Exercise task
Beginning with the line that contains "for button_name, button_x" and ending with the line that contains "for body, members", reproduce each line exactly; include both and add nothing.

The data
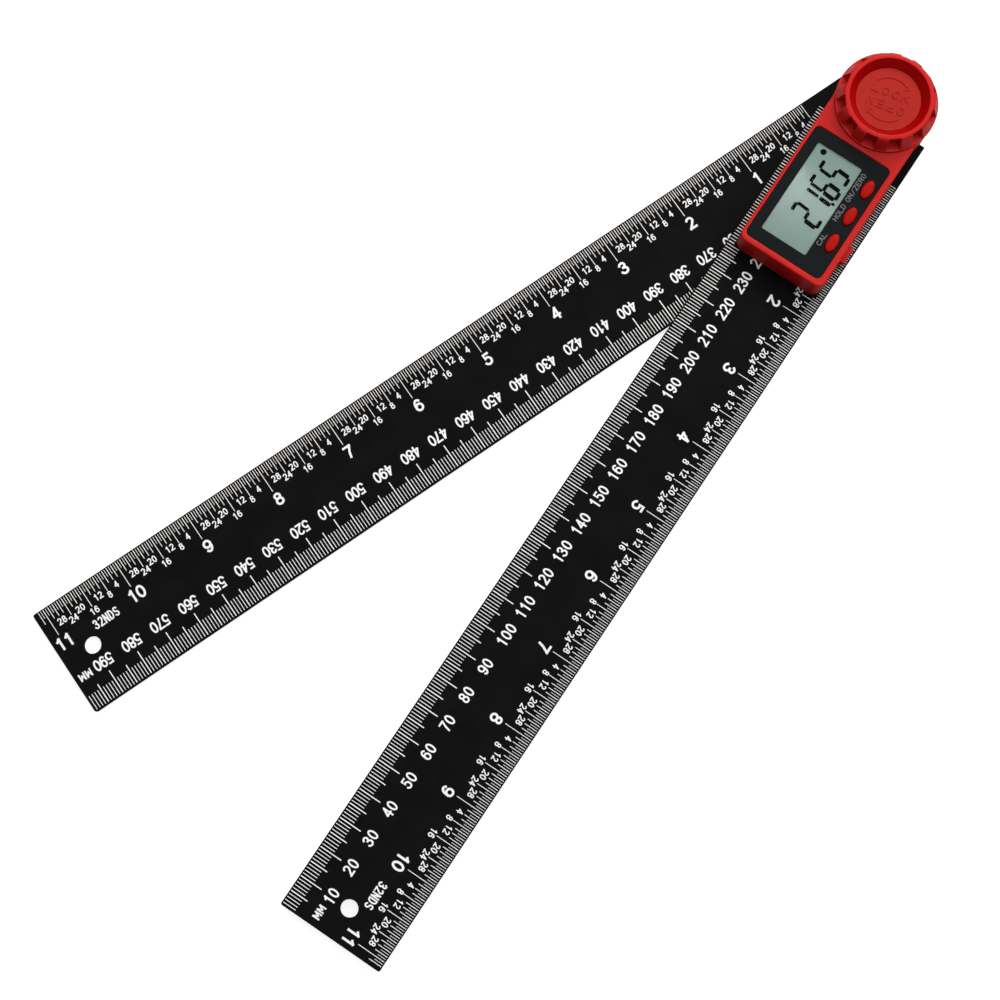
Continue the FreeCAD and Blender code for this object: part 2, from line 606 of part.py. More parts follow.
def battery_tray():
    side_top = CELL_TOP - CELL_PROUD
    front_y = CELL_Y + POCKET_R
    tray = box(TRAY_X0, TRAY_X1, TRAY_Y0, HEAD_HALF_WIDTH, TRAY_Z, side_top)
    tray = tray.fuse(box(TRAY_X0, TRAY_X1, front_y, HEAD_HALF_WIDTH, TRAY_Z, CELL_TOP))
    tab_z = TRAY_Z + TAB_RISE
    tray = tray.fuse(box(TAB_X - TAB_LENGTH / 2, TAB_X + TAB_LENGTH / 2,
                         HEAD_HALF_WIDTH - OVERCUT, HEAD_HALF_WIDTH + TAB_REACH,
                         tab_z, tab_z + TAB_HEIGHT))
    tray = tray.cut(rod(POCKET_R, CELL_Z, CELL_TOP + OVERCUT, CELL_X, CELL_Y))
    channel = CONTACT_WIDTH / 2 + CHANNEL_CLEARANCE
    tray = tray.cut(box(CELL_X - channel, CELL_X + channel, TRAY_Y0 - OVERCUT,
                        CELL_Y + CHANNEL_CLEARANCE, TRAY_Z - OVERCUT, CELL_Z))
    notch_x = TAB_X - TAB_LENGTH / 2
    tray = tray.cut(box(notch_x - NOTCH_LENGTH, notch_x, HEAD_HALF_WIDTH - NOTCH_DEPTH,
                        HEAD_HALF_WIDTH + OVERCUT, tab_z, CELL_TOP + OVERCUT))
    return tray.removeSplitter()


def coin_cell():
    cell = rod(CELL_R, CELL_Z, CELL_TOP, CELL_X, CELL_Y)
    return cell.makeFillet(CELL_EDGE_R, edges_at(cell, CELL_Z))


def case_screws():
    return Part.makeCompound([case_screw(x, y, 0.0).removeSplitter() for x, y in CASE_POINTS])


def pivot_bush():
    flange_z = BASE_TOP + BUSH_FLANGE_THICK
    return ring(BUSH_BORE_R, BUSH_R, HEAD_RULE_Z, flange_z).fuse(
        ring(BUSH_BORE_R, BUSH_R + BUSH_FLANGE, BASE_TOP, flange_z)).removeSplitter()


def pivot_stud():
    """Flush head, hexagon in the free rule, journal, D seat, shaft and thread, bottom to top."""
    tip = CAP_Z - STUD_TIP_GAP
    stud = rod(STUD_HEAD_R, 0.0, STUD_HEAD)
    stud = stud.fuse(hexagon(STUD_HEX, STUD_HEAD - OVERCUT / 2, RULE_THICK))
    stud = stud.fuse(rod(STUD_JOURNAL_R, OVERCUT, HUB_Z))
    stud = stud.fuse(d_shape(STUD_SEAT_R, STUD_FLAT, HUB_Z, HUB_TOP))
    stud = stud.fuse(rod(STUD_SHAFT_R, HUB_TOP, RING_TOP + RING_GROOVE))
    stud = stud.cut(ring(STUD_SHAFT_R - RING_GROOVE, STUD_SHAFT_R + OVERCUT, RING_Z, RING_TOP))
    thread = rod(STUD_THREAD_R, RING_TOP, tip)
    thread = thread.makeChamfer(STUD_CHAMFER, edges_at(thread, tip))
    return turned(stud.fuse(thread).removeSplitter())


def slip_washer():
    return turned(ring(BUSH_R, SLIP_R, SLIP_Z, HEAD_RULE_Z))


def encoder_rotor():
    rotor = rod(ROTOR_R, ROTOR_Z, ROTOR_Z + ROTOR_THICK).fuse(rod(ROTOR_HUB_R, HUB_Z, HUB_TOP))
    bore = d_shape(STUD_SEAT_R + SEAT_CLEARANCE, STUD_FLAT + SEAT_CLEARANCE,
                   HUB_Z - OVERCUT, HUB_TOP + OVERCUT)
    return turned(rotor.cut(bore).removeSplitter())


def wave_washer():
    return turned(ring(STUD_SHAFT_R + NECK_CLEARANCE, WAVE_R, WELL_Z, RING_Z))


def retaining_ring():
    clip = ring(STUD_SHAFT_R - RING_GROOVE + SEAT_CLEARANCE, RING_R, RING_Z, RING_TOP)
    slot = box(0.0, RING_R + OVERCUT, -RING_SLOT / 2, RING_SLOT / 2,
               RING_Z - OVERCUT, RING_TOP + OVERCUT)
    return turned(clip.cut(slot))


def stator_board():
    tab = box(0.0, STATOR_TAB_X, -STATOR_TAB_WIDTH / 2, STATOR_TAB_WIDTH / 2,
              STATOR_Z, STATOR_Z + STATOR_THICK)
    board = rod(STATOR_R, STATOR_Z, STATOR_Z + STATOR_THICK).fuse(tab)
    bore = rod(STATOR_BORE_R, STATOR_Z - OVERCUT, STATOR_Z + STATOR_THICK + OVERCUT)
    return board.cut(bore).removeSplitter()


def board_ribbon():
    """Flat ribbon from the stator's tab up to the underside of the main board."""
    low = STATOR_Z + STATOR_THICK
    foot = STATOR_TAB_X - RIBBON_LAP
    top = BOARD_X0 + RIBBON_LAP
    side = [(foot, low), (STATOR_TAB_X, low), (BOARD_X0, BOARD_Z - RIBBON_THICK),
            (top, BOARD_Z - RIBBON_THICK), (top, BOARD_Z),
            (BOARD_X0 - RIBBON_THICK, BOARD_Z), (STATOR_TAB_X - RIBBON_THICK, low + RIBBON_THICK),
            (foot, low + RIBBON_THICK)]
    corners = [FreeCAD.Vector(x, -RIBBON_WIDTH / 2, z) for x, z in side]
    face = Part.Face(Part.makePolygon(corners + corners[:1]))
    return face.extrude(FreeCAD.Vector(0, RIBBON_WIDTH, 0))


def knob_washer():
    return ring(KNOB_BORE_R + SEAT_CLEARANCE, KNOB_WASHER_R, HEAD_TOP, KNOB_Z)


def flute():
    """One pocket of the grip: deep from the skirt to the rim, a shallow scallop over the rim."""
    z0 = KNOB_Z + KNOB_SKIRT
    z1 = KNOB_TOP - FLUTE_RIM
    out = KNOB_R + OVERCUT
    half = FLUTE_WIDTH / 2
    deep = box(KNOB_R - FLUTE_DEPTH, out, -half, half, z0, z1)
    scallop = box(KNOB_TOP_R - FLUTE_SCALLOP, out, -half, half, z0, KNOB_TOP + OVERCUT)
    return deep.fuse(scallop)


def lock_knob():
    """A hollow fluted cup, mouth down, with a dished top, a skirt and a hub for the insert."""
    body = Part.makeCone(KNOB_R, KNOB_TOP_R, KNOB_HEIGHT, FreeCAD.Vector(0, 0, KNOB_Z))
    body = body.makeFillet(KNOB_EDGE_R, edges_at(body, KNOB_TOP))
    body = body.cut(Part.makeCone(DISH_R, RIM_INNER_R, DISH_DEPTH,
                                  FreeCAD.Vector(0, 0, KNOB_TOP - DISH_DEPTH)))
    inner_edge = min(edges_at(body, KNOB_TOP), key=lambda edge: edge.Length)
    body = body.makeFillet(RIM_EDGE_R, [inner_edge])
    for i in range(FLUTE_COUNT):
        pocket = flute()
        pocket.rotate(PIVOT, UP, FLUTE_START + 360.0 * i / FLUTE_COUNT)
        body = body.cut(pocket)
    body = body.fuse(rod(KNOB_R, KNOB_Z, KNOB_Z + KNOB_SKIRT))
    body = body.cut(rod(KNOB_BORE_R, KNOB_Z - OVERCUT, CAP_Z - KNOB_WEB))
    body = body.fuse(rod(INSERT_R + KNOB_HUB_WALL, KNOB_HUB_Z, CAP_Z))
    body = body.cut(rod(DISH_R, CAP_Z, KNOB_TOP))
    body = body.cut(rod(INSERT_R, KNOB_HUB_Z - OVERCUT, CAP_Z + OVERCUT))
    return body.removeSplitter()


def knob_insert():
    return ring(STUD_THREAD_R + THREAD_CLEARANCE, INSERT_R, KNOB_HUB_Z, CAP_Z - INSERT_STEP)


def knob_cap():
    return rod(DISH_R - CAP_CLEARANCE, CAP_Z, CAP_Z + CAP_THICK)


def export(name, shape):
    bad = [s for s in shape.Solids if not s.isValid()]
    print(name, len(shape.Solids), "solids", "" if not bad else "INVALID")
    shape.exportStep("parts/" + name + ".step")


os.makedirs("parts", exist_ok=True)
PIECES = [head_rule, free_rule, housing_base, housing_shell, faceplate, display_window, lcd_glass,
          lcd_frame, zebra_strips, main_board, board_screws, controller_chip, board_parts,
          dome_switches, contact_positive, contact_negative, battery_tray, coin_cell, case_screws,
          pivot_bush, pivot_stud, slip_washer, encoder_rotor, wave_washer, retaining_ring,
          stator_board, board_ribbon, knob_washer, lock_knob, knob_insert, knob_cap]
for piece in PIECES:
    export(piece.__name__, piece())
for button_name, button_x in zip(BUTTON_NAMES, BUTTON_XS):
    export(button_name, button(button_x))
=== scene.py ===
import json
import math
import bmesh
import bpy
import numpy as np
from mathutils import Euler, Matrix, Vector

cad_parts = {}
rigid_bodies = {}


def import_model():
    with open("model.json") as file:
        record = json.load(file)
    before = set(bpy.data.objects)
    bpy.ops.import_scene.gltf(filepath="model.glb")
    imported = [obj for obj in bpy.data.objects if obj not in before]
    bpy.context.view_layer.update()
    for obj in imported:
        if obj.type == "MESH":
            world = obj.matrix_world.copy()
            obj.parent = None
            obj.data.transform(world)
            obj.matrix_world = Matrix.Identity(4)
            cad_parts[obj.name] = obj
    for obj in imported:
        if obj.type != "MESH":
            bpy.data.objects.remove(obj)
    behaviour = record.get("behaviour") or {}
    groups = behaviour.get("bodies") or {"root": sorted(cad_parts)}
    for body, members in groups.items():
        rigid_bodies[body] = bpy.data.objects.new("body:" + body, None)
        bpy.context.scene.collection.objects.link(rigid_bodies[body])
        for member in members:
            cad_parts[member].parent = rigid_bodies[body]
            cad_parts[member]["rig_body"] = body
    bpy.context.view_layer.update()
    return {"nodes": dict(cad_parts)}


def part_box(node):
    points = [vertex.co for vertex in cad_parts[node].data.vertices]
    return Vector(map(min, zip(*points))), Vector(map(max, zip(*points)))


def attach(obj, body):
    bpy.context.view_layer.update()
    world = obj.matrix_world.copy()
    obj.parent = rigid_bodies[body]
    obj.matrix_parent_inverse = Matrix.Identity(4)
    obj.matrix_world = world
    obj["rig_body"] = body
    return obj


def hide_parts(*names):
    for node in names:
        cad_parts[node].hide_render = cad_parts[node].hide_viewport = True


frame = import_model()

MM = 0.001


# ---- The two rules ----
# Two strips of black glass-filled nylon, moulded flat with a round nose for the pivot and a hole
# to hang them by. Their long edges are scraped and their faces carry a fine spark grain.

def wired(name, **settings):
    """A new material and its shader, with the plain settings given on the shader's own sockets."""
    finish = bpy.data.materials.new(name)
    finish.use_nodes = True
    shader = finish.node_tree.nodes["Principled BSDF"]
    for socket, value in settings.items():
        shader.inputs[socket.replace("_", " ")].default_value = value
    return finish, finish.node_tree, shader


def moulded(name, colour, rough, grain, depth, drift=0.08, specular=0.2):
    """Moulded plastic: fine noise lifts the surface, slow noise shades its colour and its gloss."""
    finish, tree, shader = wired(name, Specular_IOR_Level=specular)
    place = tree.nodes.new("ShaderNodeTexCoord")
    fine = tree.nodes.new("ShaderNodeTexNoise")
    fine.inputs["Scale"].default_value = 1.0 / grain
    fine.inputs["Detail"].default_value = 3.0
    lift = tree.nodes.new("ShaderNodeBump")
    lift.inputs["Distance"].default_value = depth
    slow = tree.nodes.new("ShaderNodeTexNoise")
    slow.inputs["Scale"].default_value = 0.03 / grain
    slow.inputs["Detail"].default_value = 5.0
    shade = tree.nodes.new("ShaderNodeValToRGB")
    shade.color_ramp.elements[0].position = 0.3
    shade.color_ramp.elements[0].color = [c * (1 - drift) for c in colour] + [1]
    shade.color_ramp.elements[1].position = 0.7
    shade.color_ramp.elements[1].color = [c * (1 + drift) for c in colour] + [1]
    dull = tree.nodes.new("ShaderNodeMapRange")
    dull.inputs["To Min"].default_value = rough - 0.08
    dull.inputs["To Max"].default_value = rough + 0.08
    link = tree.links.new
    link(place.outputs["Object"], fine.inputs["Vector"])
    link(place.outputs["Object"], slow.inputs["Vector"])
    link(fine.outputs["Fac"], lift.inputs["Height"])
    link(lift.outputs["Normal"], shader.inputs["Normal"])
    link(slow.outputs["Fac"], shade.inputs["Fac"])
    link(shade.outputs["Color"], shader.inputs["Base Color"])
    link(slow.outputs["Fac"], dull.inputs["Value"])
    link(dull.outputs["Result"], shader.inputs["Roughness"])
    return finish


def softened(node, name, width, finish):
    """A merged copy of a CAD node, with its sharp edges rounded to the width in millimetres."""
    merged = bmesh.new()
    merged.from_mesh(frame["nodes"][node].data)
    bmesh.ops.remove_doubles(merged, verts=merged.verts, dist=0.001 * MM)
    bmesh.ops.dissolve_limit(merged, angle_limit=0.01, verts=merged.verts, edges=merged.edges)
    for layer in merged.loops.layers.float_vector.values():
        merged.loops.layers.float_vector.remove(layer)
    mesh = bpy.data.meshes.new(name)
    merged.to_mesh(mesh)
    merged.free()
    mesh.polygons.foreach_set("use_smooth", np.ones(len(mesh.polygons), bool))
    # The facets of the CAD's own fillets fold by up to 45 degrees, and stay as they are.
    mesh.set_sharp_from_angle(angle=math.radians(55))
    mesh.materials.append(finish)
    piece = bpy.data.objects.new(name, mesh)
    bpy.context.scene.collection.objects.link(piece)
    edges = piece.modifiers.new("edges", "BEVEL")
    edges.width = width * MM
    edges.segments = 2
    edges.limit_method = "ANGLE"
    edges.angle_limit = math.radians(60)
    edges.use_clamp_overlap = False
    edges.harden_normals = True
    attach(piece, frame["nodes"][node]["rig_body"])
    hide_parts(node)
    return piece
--
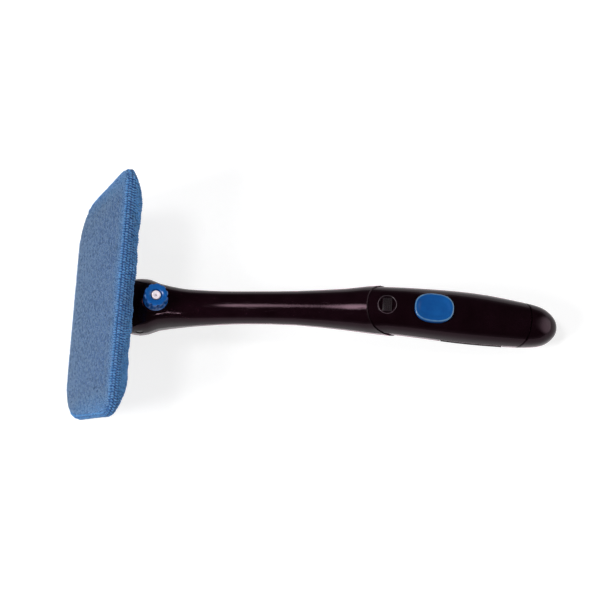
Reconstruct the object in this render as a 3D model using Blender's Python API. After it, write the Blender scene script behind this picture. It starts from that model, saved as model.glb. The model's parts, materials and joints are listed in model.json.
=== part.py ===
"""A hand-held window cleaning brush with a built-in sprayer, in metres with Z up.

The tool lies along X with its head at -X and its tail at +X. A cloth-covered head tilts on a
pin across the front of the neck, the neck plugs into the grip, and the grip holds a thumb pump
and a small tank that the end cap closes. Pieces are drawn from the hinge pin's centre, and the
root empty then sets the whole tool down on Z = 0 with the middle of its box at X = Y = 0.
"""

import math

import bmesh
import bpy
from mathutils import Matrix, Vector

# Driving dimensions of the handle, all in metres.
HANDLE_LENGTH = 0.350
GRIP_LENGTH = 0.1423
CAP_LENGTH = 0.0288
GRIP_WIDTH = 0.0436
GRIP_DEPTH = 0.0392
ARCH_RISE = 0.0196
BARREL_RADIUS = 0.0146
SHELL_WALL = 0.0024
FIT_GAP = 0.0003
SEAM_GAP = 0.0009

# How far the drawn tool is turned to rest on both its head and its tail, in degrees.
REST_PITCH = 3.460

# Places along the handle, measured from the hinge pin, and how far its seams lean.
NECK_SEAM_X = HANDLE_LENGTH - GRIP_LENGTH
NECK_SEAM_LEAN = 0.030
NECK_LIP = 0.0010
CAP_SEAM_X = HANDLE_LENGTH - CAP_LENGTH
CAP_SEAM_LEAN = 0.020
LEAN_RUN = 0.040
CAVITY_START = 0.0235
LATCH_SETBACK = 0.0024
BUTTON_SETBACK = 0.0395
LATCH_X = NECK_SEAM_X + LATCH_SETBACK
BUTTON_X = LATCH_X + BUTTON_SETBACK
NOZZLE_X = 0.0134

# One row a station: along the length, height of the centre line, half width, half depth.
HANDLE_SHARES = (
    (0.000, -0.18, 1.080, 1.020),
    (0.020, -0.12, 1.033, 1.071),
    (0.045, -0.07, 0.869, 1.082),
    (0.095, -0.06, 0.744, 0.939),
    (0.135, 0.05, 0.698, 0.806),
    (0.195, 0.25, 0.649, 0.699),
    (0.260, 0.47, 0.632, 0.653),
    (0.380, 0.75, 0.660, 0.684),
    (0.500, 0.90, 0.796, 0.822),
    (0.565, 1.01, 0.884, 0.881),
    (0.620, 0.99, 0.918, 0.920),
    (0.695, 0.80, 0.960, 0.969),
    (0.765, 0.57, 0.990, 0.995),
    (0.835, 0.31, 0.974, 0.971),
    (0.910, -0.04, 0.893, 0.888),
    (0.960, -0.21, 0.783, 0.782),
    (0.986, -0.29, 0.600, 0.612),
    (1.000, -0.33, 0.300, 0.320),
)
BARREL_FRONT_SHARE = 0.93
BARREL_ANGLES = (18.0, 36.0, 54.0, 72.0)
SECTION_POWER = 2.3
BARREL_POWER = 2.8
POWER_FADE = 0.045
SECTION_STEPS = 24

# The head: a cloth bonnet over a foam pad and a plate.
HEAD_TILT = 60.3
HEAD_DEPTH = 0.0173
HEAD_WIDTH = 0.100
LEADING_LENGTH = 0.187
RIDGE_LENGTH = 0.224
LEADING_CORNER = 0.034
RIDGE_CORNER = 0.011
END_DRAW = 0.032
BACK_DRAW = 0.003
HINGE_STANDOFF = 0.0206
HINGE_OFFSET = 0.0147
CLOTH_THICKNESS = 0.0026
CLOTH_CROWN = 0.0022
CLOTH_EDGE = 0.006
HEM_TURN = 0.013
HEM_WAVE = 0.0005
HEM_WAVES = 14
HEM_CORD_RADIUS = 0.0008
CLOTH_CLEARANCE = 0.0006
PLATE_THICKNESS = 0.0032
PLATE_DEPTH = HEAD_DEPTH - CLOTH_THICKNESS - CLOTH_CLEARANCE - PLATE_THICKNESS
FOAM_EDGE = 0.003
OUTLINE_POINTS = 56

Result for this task
for button_name, button_x in zip(BUTTON_NAMES, BUTTON_XS):
    export(button_name, button(button_x))
=== scene.py ===
import json
import math
import bmesh
import bpy
import numpy as np
from mathutils import Euler, Matrix, Vector

cad_parts = {}
rigid_bodies = {}


def import_model():
    with open("model.json") as file:
        record = json.load(file)
    before = set(bpy.data.objects)
    bpy.ops.import_scene.gltf(filepath="model.glb")
    imported = [obj for obj in bpy.data.objects if obj not in before]
    bpy.context.view_layer.update()
    for obj in imported:
        if obj.type == "MESH":
            world = obj.matrix_world.copy()
            obj.parent = None
            obj.data.transform(world)
            obj.matrix_world = Matrix.Identity(4)
            cad_parts[obj.name] = obj
    for obj in imported:
        if obj.type != "MESH":
            bpy.data.objects.remove(obj)
    behaviour = record.get("behaviour") or {}
    groups = behaviour.get("bodies") or {"root": sorted(cad_parts)}
    for body, members in groups.items():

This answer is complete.